Steve Jobs does it again

Only a few short weeks have passed since the launch of the iPad and even lesser time since it became available on the international market, and already the device has sold millions of units. The gadget, which garnered much hype after its announcement, is in between a smartphone and a laptop, letting people communicate and surf the web on the go.

You can check your e-mails, update your blog, post tweets on twitter, check out your friends’ updates on Facebook and keep in touch with your Linkedin account, all with a simple gesture of your fingers.

It can do pretty much anything a computer can and its interface interactivity is through a touch-screen. Like the iPod and the iPhone before it, users can download software applications for the device from the Apple App Store online.
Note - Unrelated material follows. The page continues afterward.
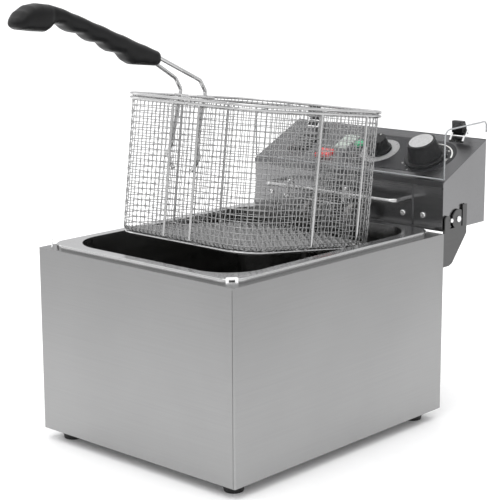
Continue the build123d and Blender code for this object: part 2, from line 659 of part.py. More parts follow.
def hinge_bases():
    """Two pairs of ears on the panel's back edge, each pair on a foot strip."""
    lift = 0.05
    ear = side_profile(
        [
            (HINGE_BASE_Y, slope_z(HINGE_BASE_Y) + lift),
            (420.5, slope_z(420.5) + lift),
            (423, HINGE_Z - 1),
            (421.5, HINGE_Z + 3.2),
            (416.5, HINGE_Z + 3.2),
            (HINGE_BASE_Y, slope_z(HINGE_BASE_Y) + 2.5),
        ],
        HINGE_BLOCK_W / 2 + 0.4,
        HINGE_BLOCK_W / 2 + 0.4 + HINGE_EAR_T,
    )
    half = HINGE_BLOCK_W / 2 + 0.4
    strip = side_profile(
        [
            (HINGE_BASE_Y, slope_z(HINGE_BASE_Y) + lift),
            (414, slope_z(414) + lift),
            (414, slope_z(414) + 1.2),
            (HINGE_BASE_Y, slope_z(HINGE_BASE_Y) + 1.2),
        ],
        -half,
        half,
    )
    base = strip
    for each in both_sides(ear):
        base += each
    base -= cylinder_along("x", -20, HINGE_Y, HINGE_Z, HINGE_PIN_R + 0.01, 40)
    return Compound([Pos(side * HINGE_X, 0, 0) * base for side in (-1, 1)])


def hinge_pins():
    """The two pins that the cover turns on, fixed in the ears."""
    half = HINGE_BLOCK_W / 2 + 0.4 + HINGE_EAR_T + 0.8
    pin = cylinder_along("x", -half, HINGE_Y, HINGE_Z, HINGE_PIN_R, 2 * half)
    return Compound([Pos(side * HINGE_X, 0, 0) * pin for side in (-1, 1)])


def cover_underside(y):
    """The height of the underside of the cover's top at y."""
    (_, _), (y0, z0), (y1, z1), (_, _) = cover_profile()
    return z0 + (z1 - z0) * (y - y0) / (y1 - y0) - COVER_T / 2 - CONTACT_GAP


def cover_profile():
    """The cover's bent sheet as a y, z path along the middle of its thickness."""
    return [
        (HEAD_FRONT + 1.6, slope_z(HEAD_FRONT + 1.6) + 1.2),
        (HEAD_FRONT + 1.6, 325.5),
        (HINGE_Y + 3.0, 328.5),
        (HINGE_Y + 3.0, HINGE_Z + 1.5),
    ]


def transparent_cover():
    """The clear cover: a bent sheet, open at its sides, with notches round the hinges."""
    points = [(0, y, z) for y, z in cover_profile()]
    path = FilletPolyline(*points, radius=[9.0, 5.0])
    section = Plane(origin=path @ 0, x_dir=(1, 0, 0), z_dir=path % 0) * Rectangle(
        2 * COVER_HALF_W, COVER_T
    )
    cover = sweep(section, path=path)
    notch = block(-HINGE_BLOCK_W / 2 - 4.5, HINGE_BLOCK_W / 2 + 4.5, 419.5, 430, 300, 322.5)
    for side in (-1, 1):
        cover -= Pos(side * HINGE_X, 0, 0) * notch
    return cover


def hinge_blocks():
    """The two dark blocks under the cover's back edge that turn on the pins."""
    body = side_profile(
        [
            (HINGE_Y - 8, HINGE_Z),
            (HINGE_Y + 1, HINGE_Z),
            (HINGE_Y + 1, HINGE_Z + 6.4),
            (HINGE_Y - 2.5, cover_underside(HINGE_Y - 2.5)),
            (HINGE_Y - 8, cover_underside(HINGE_Y - 8)),
        ],
        -HINGE_BLOCK_W / 2,
        HINGE_BLOCK_W / 2,
    )
    body += cylinder_along("x", -HINGE_BLOCK_W / 2, HINGE_Y, HINGE_Z, 4.0, HINGE_BLOCK_W)
    body -= cylinder_along("x", -20, HINGE_Y, HINGE_Z, HINGE_PIN_R + RUNNING, 40)
    return Compound([Pos(side * HINGE_X, 0, 0) * body for side in (-1, 1)])


# ---- basket, in its own level frame: origin under the middle of its floor ---------------------

WALL_X, WALL_Y = BASKET_W / 2, BASKET_D / 2
RIM_TOP_Z = BASKET_TOP - RIM_R
RIM_LOW_Z = RIM_TOP_Z - RIM_GAP
FLOOR_Z = 2 * RIM_R


def in_basket(shape):
    """Move a shape from the basket's level frame to where the basket is held."""
    return Pos(0, BASKET_Y, BASKET_Z) * Rot(BASKET_TILT, 0, 0) * shape


def basket_mesh():
    """The mesh as a thin open-topped shell."""
    outer = extrude(RectangleRounded(BASKET_W, BASKET_D, BASKET_CORNER), BASKET_TOP - FLOOR_Z)
    outer = fillet(outer.faces().sort_by(Axis.Z)[0].edges(), 3.0)
    inner = extrude(
        RectangleRounded(BASKET_W - 2 * MESH_T, BASKET_D - 2 * MESH_T, BASKET_CORNER - MESH_T),
        BASKET_TOP,
    )
    inner = fillet(inner.faces().sort_by(Axis.Z)[0].edges(), 3.0 - MESH_T)
    return in_basket(Pos(0, 0, FLOOR_Z) * (outer - Pos(0, 0, MESH_T) * inner))


def basket_rim(z):
    """One of the two wires round the outside of the basket's top."""
    grow = 2 * (RIM_R + CONTACT_GAP)
    ring = wire_ring(BASKET_W + grow, BASKET_D + grow, BASKET_CORNER + grow / 2, z, RIM_R)
    return in_basket(ring)


def basket_base_ring():
    """The wire ring under the edge of the basket's floor."""
    return in_basket(wire_ring(BASKET_W - 8, BASKET_D - 8, BASKET_CORNER - 4, RIM_R - CONTACT_GAP, RIM_R))


def basket_floor_wires():
    """Crossing wires under the floor, inside the base ring: one layer across and one lengthways."""
    reach = 1.55
    half_x, half_y = WALL_X - 4 - reach, WALL_Y - 4 - reach
    low, high = FLOOR_WIRE_R, 3 * FLOOR_WIRE_R - CONTACT_GAP
    across = [cylinder_along("x", -half_x, y, low, FLOOR_WIRE_R, 2 * half_x) for y in (-62, -11, 64)]
    along = [cylinder_along("y", x, -half_y, high, FLOOR_WIRE_R, 2 * half_y) for x in FRONT_STAY_XS]
    return in_basket(Compound(across + along))


def wall_stays(places):
    """Upright wires on the outside of the basket's walls, from the base ring to the lower rim."""
    bottom = FLOOR_Z + 3.0
    height = RIM_LOW_Z - RIM_R - CONTACT_GAP - bottom
    return in_basket(Compound([cylinder_along("z", x, y, bottom, STAY_R, height) for x, y in places]))


def basket_rear_hook():
    """A bent wire on the back wall whose two prongs drop over the hanger."""
    wall = WALL_Y + RIM_R + CONTACT_GAP
    prong = wall + HOOK_REACH
    right = [
        (HOOK_HALF, prong, HOOK_TIP_Z),
        (HOOK_HALF, prong, HOOK_TOP_Z),
        (HOOK_HALF, wall, HOOK_TOP_Z),
        (HOOK_HALF, wall, HOOK_BASE_Z),
    ]
    left = [(-x, y, z) for x, y, z in reversed(right)]
    return in_basket(bent_rod(right + left, RIM_R, 4.0))


# ---- handle, in the basket's frame ------------------------------------------------------------

ROD_GAP = 0.3
ROD_WALL_Y = -(WALL_Y - MESH_T - HANDLE_ROD_R - ROD_GAP)
ROD_RIM_Y = -99.0
BAR_Z, BAR_ROD_Y, BAR_RIM_Y = BASKET_TOP + RIM_R + ROD_GAP, -103.35, -109.5


def rod_route(side):
    """A handle rod from its clip kink, up inside the wall, back over the rim and into the grip."""
    x = side * HANDLE_ROD_X
    return [
        (x - side * 4, ROD_WALL_Y, 76),
        (x + side * 5, ROD_WALL_Y, 90),
        (x, ROD_WALL_Y, 104),
        (x, ROD_RIM_Y, 157),
        (x, -108, 168),
        (side * 9, -160, 187.5),
        (side * 9, -250, 207),
    ]


def handle_rod(side):
    """One rod of the handle."""
    return in_basket(bent_rod(rod_route(side), HANDLE_ROD_R, [4, 4, 6, 8, 8]))


def handle_cross_bar():
    """The bar across both rods, with a crank between them that rests on the rim."""
    points = [
        (-21, BAR_ROD_Y, BAR_Z),
        (-10, BAR_ROD_Y, BAR_Z),
        (-5, BAR_RIM_Y, BAR_Z),
        (5, BAR_RIM_Y, BAR_Z),
        (10, BAR_ROD_Y, BAR_Z),
        (34, BAR_ROD_Y, BAR_Z),
    ]
    return in_basket(bent_rod(points, RIM_R, 2.5))


def handle_grip():
    """The moulded grip: straight back, finger scallops underneath and a hooked end."""
    nose_top, nose_low = (-155.0, 194.0), (-157.0, 178.5)
    back_end, tip_top = (-292.0, 227.0), (-322.0, 226.0)
    tip, tip_low = (-338.0, 207.0), (-332.0, 201.0)
    hook_low, hook_in = (-304.0, 201.5), (-294.0, 209.0)
    scallops = [(-281.0, 201.5), (-265.0, 203.5), (-252.0, 195.0), (-238.0, 197.5), (-226.0, 188.0)]
    scallops += [(-213.0, 190.5), (-197.0, 179.5)]
    outline = Polyline(nose_top, back_end) + ThreePointArc(back_end, (-308.0, 229.0), tip_top)
    outline += ThreePointArc(tip_top, (-333.0, 218.5), tip)
    outline += Polyline(tip, tip_low, hook_low, hook_in, *scallops, nose_low, nose_top)
    body = extrude(Plane.YZ * make_face(outline), 2 * GRIP_HALF_W)
    body = Pos(-GRIP_HALF_W, 0, 0) * body
    side_lines = body.faces().filter_by(Axis.X).edges().filter_by(GeomType.LINE)
    body = chamfer(side_lines.sort_by(SortBy.LENGTH)[-2:], 4)
    grip = in_basket(body)
    for side in (-1, 1):
        grip -= handle_rod(side)
    return grip


# ---- write every node -------------------------------------------------------------------------

SIDE_STAY_X, FRONT_STAY_Y = WALL_X + STAY_R + CONTACT_GAP, -(WALL_Y + STAY_R + CONTACT_GAP)
STAY_PLACES = [(sx * SIDE_STAY_X, y) for sx in (-1, 1) for y in (-11, 64)]
STAY_PLACES += [(x, FRONT_STAY_Y) for x in FRONT_STAY_XS]

NODES = {
    "casing_shell": casing_shell(),
    "base_plate": base_plate(),
    "rear_panel": rear_panel(),
    "foot_screws": foot_screws(),
    "rear_panel_screws": rear_panel_screws(),
    "bracket_left": bracket(-1),
    "bracket_right": bracket(1),
    "bracket_screws": bracket_screws(),
    "tank": tank(),
    "tank_locating_lugs": tank_locating_lugs(),
    "head_housing": head_housing(),
    "control_panel": control_panel(),
    "head_back_cover": head_back_cover(),
    "head_bottom_plate": head_bottom_plate(),
    "back_cover_screws": back_cover_screws(),
    "element_plate": element_plate(),
    "element_plate_screws": element_plate_screws(),
    "heating_element": heating_element(),
    "element_nuts": element_nuts(),
    "capillary_bulbs": Compound([bulb(side) for side in (-1, 1)]),
    "bulb_bracket": bulb_bracket(),
    "basket_hanger": basket_hanger(),
    "pivot_pins": side_pins(PIVOT_Y, PIVOT_R, 3.6, 1.6, 4.0),
    "stop_pins": side_pins(STOP_PIN_Y, STOP_PIN_R, 2.4, 1.2, 3.0),
    "panel_label": panel_label(),
    "thermostat_body": thermostat_body(),
    "timer_body": timer_body(),
    "limiter_body": limiter_body(),
    "rocker_housing": rocker_housing(),
    "lamp_red": lamp_red(),
    "lamp_green": lamp_green(),
    "terminal_block": terminal_block(),
    "wiring": wiring(),
    "cable_gland": cable_gland(),
    "hinge_bases": hinge_bases(),
    "hinge_pins": hinge_pins(),
    "thermostat_knob": control_knob(THERMOSTAT_AT, 24.5, 19.8, THERMOSTAT_TOP_R, THERMOSTAT_H, 16.0, 16),
    "thermostat_knob_cap": thermostat_knob_cap(),
    "thermostat_shaft": control_shaft(THERMOSTAT_AT, 16.0),
    "timer_knob": control_knob(TIMER_AT, 14.5, 12.5, TIMER_TOP_R, TIMER_H, 12.0, 10),
    "timer_shaft": control_shaft(TIMER_AT, 12.0),
    "rocker_button": rocker_button(),
    "reset_button": reset_button(),
    "transparent_cover": transparent_cover(),
    "hinge_blocks": hinge_blocks(),
    "basket_mesh": basket_mesh(),
    "basket_rim_upper": basket_rim(RIM_TOP_Z),
    "basket_rim_lower": basket_rim(RIM_LOW_Z),
    "basket_base_ring": basket_base_ring(),
    "basket_floor_wires": basket_floor_wires(),
    "basket_wall_stays": wall_stays(STAY_PLACES),
    "basket_rear_hook": basket_rear_hook(),
    "handle_rod_left": handle_rod(-1),
    "handle_rod_right": handle_rod(1),
    "handle_cross_bar": handle_cross_bar(),
    "handle_grip": handle_grip(),
}

FOOT_NAMES = ("foot_front_left", "foot_rear_left", "foot_front_right", "foot_rear_right")
for name, (x, y) in zip(FOOT_NAMES, FOOT_PLACES):
    NODES[name] = rubber_foot(x, y)

os.makedirs("parts", exist_ok=True)
for name, shape in NODES.items():
    export_step(Pos(0, -MIDDLE_Y, 0) * shape, f"parts/{name}.step")
whole = Compound([Pos(0, -MIDDLE_Y, 0) * shape for shape in NODES.values()]).bounding_box()
print("nodes", len(NODES), "whole", whole.min, whole.max)
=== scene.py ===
"""Looks for the countertop deep fryer: materials, woven basket, grip, dial markings, cover edges."""

import math
import random

import bmesh
import bpy
from mathutils import Matrix, Vector


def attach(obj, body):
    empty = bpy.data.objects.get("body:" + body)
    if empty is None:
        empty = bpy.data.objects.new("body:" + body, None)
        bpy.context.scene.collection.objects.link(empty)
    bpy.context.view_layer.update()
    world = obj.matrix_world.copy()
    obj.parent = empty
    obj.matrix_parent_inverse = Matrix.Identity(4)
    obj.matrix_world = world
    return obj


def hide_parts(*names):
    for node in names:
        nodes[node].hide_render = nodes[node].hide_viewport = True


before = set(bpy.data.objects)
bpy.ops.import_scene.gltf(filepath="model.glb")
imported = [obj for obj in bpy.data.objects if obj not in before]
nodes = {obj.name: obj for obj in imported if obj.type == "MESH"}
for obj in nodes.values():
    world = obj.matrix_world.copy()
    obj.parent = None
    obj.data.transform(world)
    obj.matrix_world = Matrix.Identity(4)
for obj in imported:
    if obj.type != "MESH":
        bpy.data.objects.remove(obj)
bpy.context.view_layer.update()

# Camera, lights, floor and looks are in metres; the pieces are worked out in mm and scaled by MM.
# MIDDLE_Y is where the frame's origin lies, measured back from the casing's front face.
MM = 0.001
MIDDLE_Y = 146.7
random.seed(7)


# ---- camera, light, floor ---------------------------------------------------------------------

CAMERA_AT = (1.078797, -1.154926, 0.548948)
CAMERA_YAW, CAMERA_PITCH, CAMERA_ROLL = 0.738033, 0.214198, -0.003324
CAMERA_LENS = 108.85
WORLD_STRENGTH = 1.52
FLOOR_REACH = 50.0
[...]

The iPad is also capable of downloading and reading electronic books from the new iBookstore.

So far more than 12 million software applications have been downloaded by iPad users and more than 1.5 million electronic books have been downloaded from its iBookstore; clearly showing the popularity and the demand of the iPad.

Analysts are predicting that worldwide iPad sales are expected to come between five and seven million units in 2010 alone. That number will jump to around 14 million units in 2011 and up to 20 million units in 2012.

Keeping such demand and growth of the device in mind Apple had to delay the launch of the iPad due to a surge of demand in the US and abroad. However, as the demand for the iPad grows, so does the demand for an alternative to the sensational device.

Computer giant Hewlett-Packard has already announced the HP Slate, a Windows-based tablet computer, similar to the look and feel of the iPad. The HP Slate uses Windows 7 as its Operating System, which is the rival company to Apple.

Though HP is confident with its tablet computer, it hasn’t generated the same hype as the Apple iPad did. That’s purely because of the ‘wow’ factor generated by Apple upon the announcement of the iPad.

The announcement, usually done by Steve Jobs, is where all the buzz and hype begins—and Apple has been very good at this, constantly creating the thrill and excitement around its latest products.

It was this excitement that has helped sell millions of units of the iPad and the many millions of units of the iPhone and the iPod—a passion that can only be found at the hands of the wonder magician that is Steve Jobs.